§ DATA SEGMENT:
___

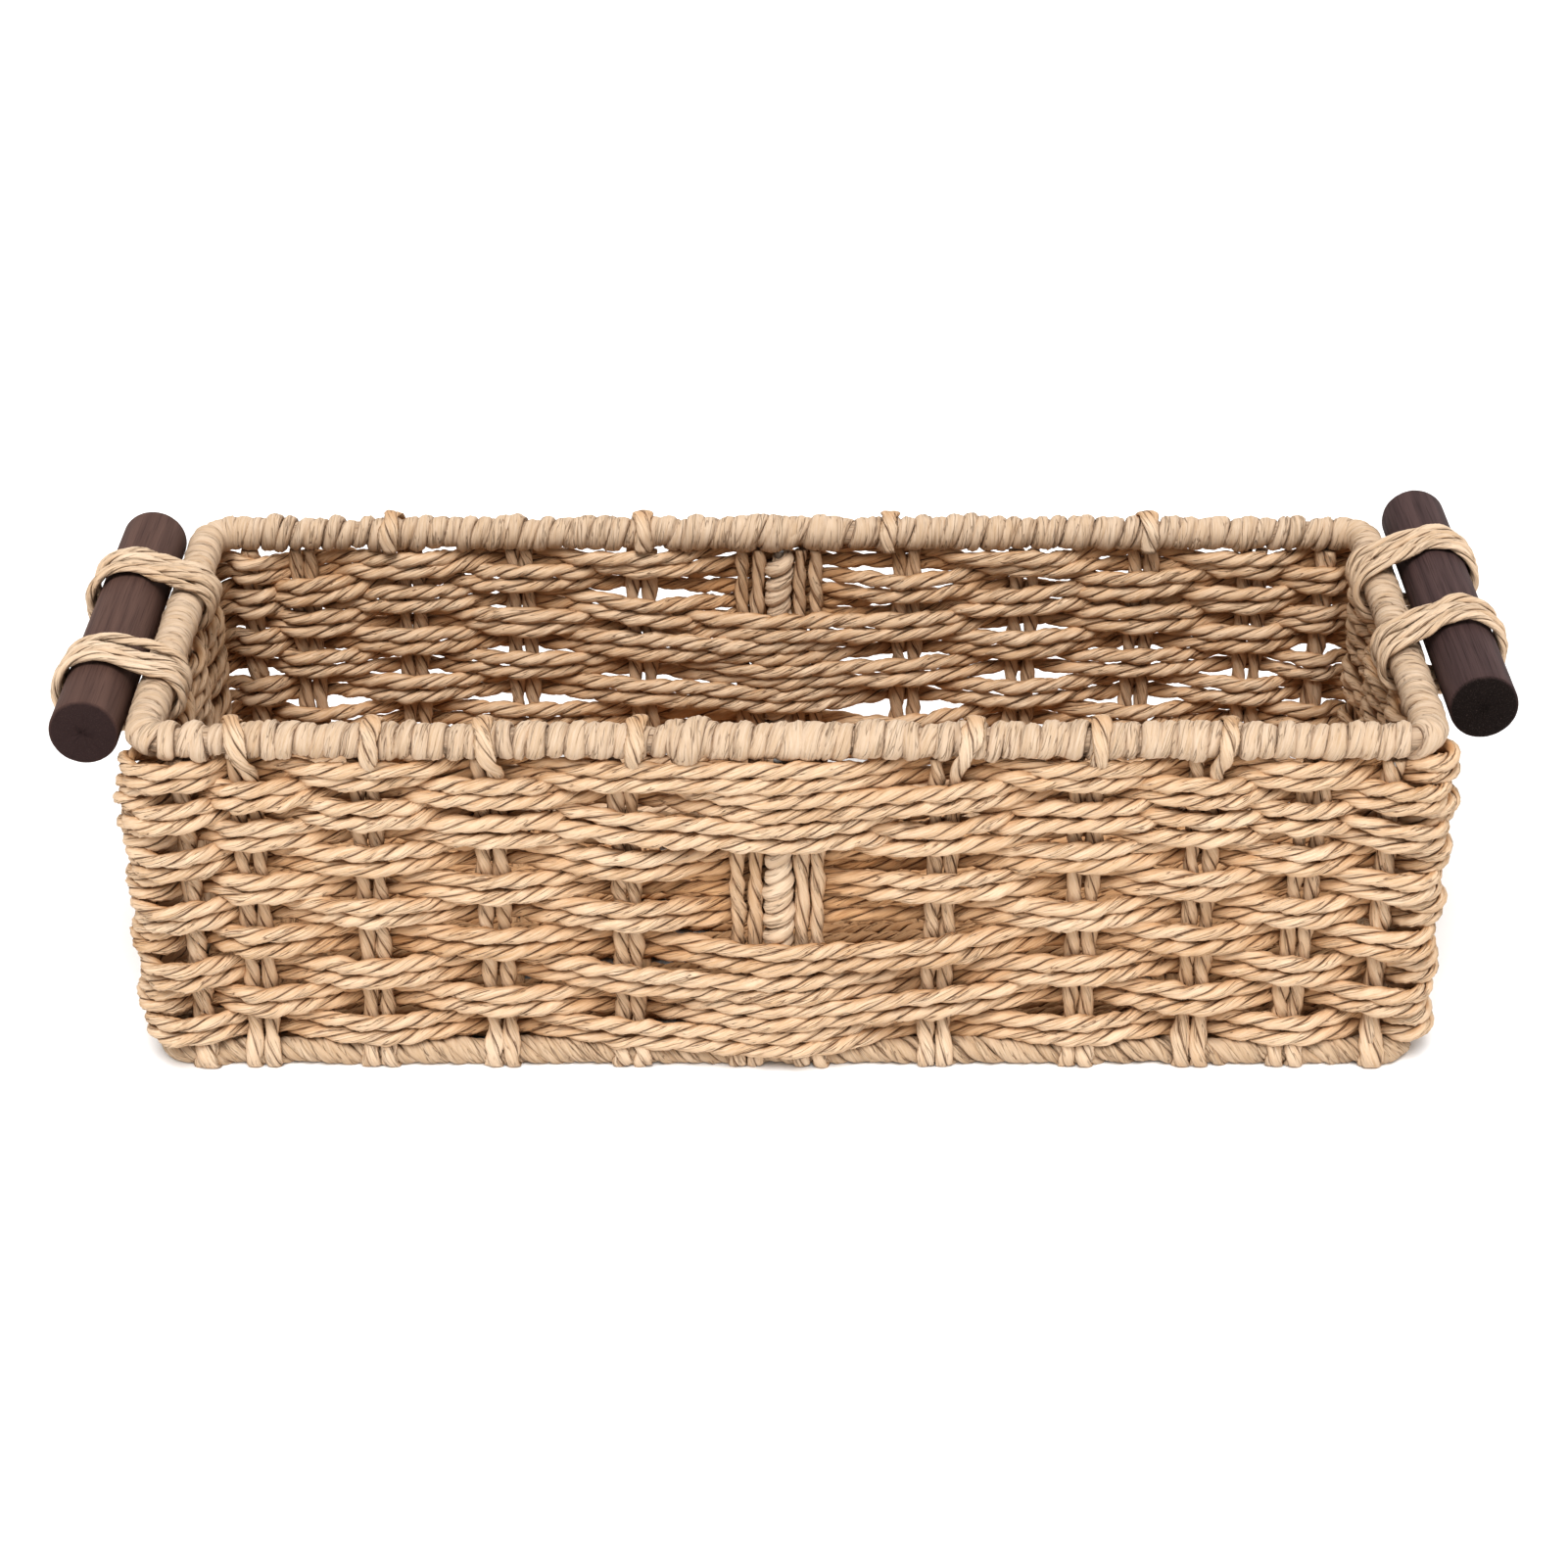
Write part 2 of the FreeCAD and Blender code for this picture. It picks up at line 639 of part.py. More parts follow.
# ------------------------------------------------------------------ handles
def lashing_outline(sketch, rim_radius, dowel_radius, expressions):
    """The belt line round the rim and the handle beside it."""
    reach = dim("rim_wrap_diameter") / 2 + dim("dowel_rim_gap") + dim("dowel_diameter") / 2
    lean = math.acos((rim_radius - dowel_radius) / reach)
    first = sketch.GeometryCount

    def rim_point(angle):
        return (rim_radius * math.cos(angle), rim_radius * math.sin(angle))

    def dowel_point(angle):
        return (reach + dowel_radius * math.cos(angle), dowel_radius * math.sin(angle))

    sketch.addGeometry(arc((reach, 0.0), dowel_radius, -lean, lean), False)
    sketch.addGeometry(segment(dowel_point(lean), rim_point(lean)), False)
    sketch.addGeometry(arc((0.0, 0.0), rim_radius, lean, 2 * math.pi - lean), False)
    sketch.addGeometry(segment(rim_point(-lean), dowel_point(-lean)), False)
    close_with_tangents(sketch, [first, first + 1, first + 2, first + 3])
    sketch.addConstraint(Sketcher.Constraint("Coincident", first + 2, 3, -1, 1))
    sketch.addConstraint(Sketcher.Constraint("PointOnObject", first, 3, -1))
    bind(sketch, Sketcher.Constraint("DistanceX", -1, 1, first, 3, reach), DOWEL_REACH)
    rim_expression, dowel_expression = expressions
    bind(sketch, Sketcher.Constraint("Radius", first + 2, rim_radius), rim_expression)
    bind(sketch, Sketcher.Constraint("Radius", first, dowel_radius), dowel_expression)


def make_lashing(label, x, y, angle):
    """Turns of rope side by side, each round the rim and the handle together."""
    body = new_body(label)
    sketch = new_sketch(body, "XZ_Plane", "turn")
    rim_radius = dim("rim_wrap_diameter") / 2 + dim("loop_clearance")
    dowel_radius = dim("dowel_diameter") / 2 + dim("loop_clearance")
    rim_cell = f"{cell('rim_wrap_diameter')} / 2 + {cell('loop_clearance')}"
    dowel_cell = f"{cell('dowel_diameter')} / 2 + {cell('loop_clearance')}"
    lashing_outline(sketch, rim_radius, dowel_radius, (rim_cell, dowel_cell))
    thick = dim("loop_thickness")
    thick_cell = f"+ {cell('loop_thickness')}"
    outer_cells = (f"{rim_cell} {thick_cell}", f"{dowel_cell} {thick_cell}")
    lashing_outline(sketch, rim_radius + thick, dowel_radius + thick, outer_cells)
    band = pad(body, sketch, cell("loop_turn_width"), True)
    doc.recompute()
    rounded = body.newObject("PartDesign::Fillet", f"{label}_round")
    rounded.Base = (band, outer_edges(band.Shape))
    rounded.setExpression("Radius", cell("loop_edge_round"))
    doc.recompute()
    pattern = body.newObject("PartDesign::LinearPattern", f"{label}_turns")
    pattern.Originals = [band, rounded]
    plane = next(f for f in body.Origin.OriginFeatures if f.Role == "Y_Axis")
    pattern.Direction = (plane, [""])
    pattern.Occurrences = LOOP_TURNS
    pattern.setExpression("Length", f"{LOOP_TURNS - 1} * {cell('loop_turn_pitch')}")
    body.Tip = pattern
    turn(body, Vector(0, 1, 0), angle)
    place(body, x, f"{y} - {cell('loop_turn_pitch')} * {(LOOP_TURNS - 1) / 2}", RIM_Z)


def outer_edges(shape):
    """The edges along the outside of a turn, on both of its sides."""
    names = []
    for index, edge in enumerate(shape.Edges, 1):
        middle = edge.valueAt((edge.FirstParameter + edge.LastParameter) / 2)
        along_side = abs(edge.Vertexes[0].Y - edge.Vertexes[-1].Y) < 1e-6
        if along_side and distance_outside(middle) > dim("loop_thickness") / 2:
            names.append(f"Edge{index}")
    return names


def distance_outside(point):
    """How far a point is outside the belt line that touches the held pieces."""
    rim_radius = dim("rim_wrap_diameter") / 2 + dim("loop_clearance")
    dowel_radius = dim("dowel_diameter") / 2 + dim("loop_clearance")
    reach = dim("rim_wrap_diameter") / 2 + dim("dowel_rim_gap") + dim("dowel_diameter") / 2
    lean = math.acos((rim_radius - dowel_radius) / reach)
    from_rim = math.hypot(point.x, point.z) - rim_radius
    from_dowel = math.hypot(point.x - reach, point.z) - dowel_radius
    from_line = point.x * math.cos(lean) + abs(point.z) * math.sin(lean) - rim_radius
    return max(min(from_rim, from_dowel), from_line)


def make_dowel(label, x, y, z):
    """A round wooden stick lying along Y."""
    body = new_body(label)
    profile = sketch_circles(
        body, "XZ_Plane", "profile", 0.0, "0", (diameter_of("dowel_diameter"),)
    )
    stick = pad(body, profile, cell("dowel_length"), True)
    doc.recompute()
    ends = [
        f"Edge{index}"
        for index, edge in enumerate(stick.Shape.Edges, 1)
        if isinstance(edge.Curve, Part.Circle)
    ]
    chamfer = body.newObject("PartDesign::Chamfer", f"{label}_chamfer")
    chamfer.Base = (stick, ends)
    chamfer.setExpression("Size", cell("dowel_chamfer"))
    place(body, x, y, z)


for side, sign_x, turned in (("left", "-", "180 + "), ("right", "", "-")):
    rest_angle = cell(f"{side}_rest_angle")
    middle = cell(f"{side}_loops_shift")
    for end, sign_y in (("front", "-"), ("rear", "+")):
        make_lashing(
            f"{side}_{end}_lashing",
            f"{sign_x}({WALL_X})",
            f"{middle} {sign_y} {cell(f'{side}_loops_spacing')} / 2",
            f"{turned}{rest_angle}",
        )
    make_dowel(
        f"{side}_handle_dowel",
        f"{sign_x}({WALL_X} + {DOWEL_REACH} * cos({rest_angle} * 1 deg))",
        cell(f"{side}_dowel_shift"),
        f"{RIM_Z} + {DOWEL_REACH} * sin({rest_angle} * 1 deg)",
    )


# ------------------------------------------------------------------ checks and export
doc.recompute()
for item in doc.Objects:
    if "Invalid" in item.State or "Error" in item.State:
        raise RuntimeError(f"{item.Label} failed: {item.State}")
for part in subparts:
    if part.Shape.isNull() or not part.Shape.isValid():
        raise RuntimeError(f"{part.Label} has no valid shape")
    if not part.Shape.Solids:
        raise RuntimeError(f"{part.Label} has no solid")
for part in subparts:
    part.Shape.exportStep(os.path.join("parts", f"{part.Label}.step"))
    box = part.Shape.BoundBox
    print(
        f"{part.Label}: {len(part.Shape.Solids)} solids, {part.Shape.Volume:.0f} mm3,"
        f" x {box.XMin:.1f} {box.XMax:.1f} y {box.YMin:.1f} {box.YMax:.1f}"
        f" z {box.ZMin:.1f} {box.ZMax:.1f}"
    )
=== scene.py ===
import math

import bpy
import numpy as np
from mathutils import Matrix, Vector


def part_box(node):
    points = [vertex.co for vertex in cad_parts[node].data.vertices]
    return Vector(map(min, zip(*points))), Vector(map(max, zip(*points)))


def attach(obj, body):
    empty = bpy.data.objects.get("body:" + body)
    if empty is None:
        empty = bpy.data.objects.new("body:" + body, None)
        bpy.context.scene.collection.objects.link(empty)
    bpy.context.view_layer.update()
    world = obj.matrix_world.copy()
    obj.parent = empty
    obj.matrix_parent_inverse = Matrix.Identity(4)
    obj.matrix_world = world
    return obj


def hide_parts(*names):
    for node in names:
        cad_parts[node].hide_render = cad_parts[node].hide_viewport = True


# A hand-woven storage basket of twisted paper rope on a wire frame, with two wooden handles
# lashed alongside the short ends of its rim.  Lengths in this script are millimetres; piece()
# turns them into metres.  A place on a wall is given as (along, outward, height): the distance
# along the wall's middle plane, seen from outside from left to right, the distance outward from
# that plane, and the height.

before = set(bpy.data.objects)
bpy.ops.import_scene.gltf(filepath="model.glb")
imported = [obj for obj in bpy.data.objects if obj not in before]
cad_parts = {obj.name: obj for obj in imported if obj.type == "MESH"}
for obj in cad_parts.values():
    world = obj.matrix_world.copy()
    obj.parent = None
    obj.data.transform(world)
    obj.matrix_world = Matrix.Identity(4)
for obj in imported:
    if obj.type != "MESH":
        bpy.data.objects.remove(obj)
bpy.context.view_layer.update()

MM = 0.001
TAU = 2 * math.pi
UP = (0.0, 0.0, 1.0)
WOVEN = "woven_paper_rope"  # kinds of piece; the woven ones get the painted hollow shade
FLAT = "flat_paper_rope"


def box_mm(node):
    low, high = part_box(node)
    return np.array(low) / MM, np.array(high) / MM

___

§ TO DO:
Exactly the lines from the line containing "checks and export" to the line containing "cad_parts[node].hide_render = cad_parts[node].hide_viewport", both included, are to be set down; no other line belongs in the answer.

§ EXERCISE ANSWER:
# ------------------------------------------------------------------ checks and export
doc.recompute()
for item in doc.Objects:
    if "Invalid" in item.State or "Error" in item.State:
        raise RuntimeError(f"{item.Label} failed: {item.State}")
for part in subparts:
    if part.Shape.isNull() or not part.Shape.isValid():
        raise RuntimeError(f"{part.Label} has no valid shape")
    if not part.Shape.Solids:
        raise RuntimeError(f"{part.Label} has no solid")
for part in subparts:
    part.Shape.exportStep(os.path.join("parts", f"{part.Label}.step"))
    box = part.Shape.BoundBox
    print(
        f"{part.Label}: {len(part.Shape.Solids)} solids, {part.Shape.Volume:.0f} mm3,"
        f" x {box.XMin:.1f} {box.XMax:.1f} y {box.YMin:.1f} {box.YMax:.1f}"
        f" z {box.ZMin:.1f} {box.ZMax:.1f}"
    )
=== scene.py ===
import math

import bpy
import numpy as np
from mathutils import Matrix, Vector


def part_box(node):
    points = [vertex.co for vertex in cad_parts[node].data.vertices]
    return Vector(map(min, zip(*points))), Vector(map(max, zip(*points)))


def attach(obj, body):
    empty = bpy.data.objects.get("body:" + body)
    if empty is None:
        empty = bpy.data.objects.new("body:" + body, None)
        bpy.context.scene.collection.objects.link(empty)
    bpy.context.view_layer.update()
    world = obj.matrix_world.copy()
    obj.parent = empty
    obj.matrix_parent_inverse = Matrix.Identity(4)
    obj.matrix_world = world
    return obj


def hide_parts(*names):
    for node in names:
        cad_parts[node].hide_render = cad_parts[node].hide_viewport = True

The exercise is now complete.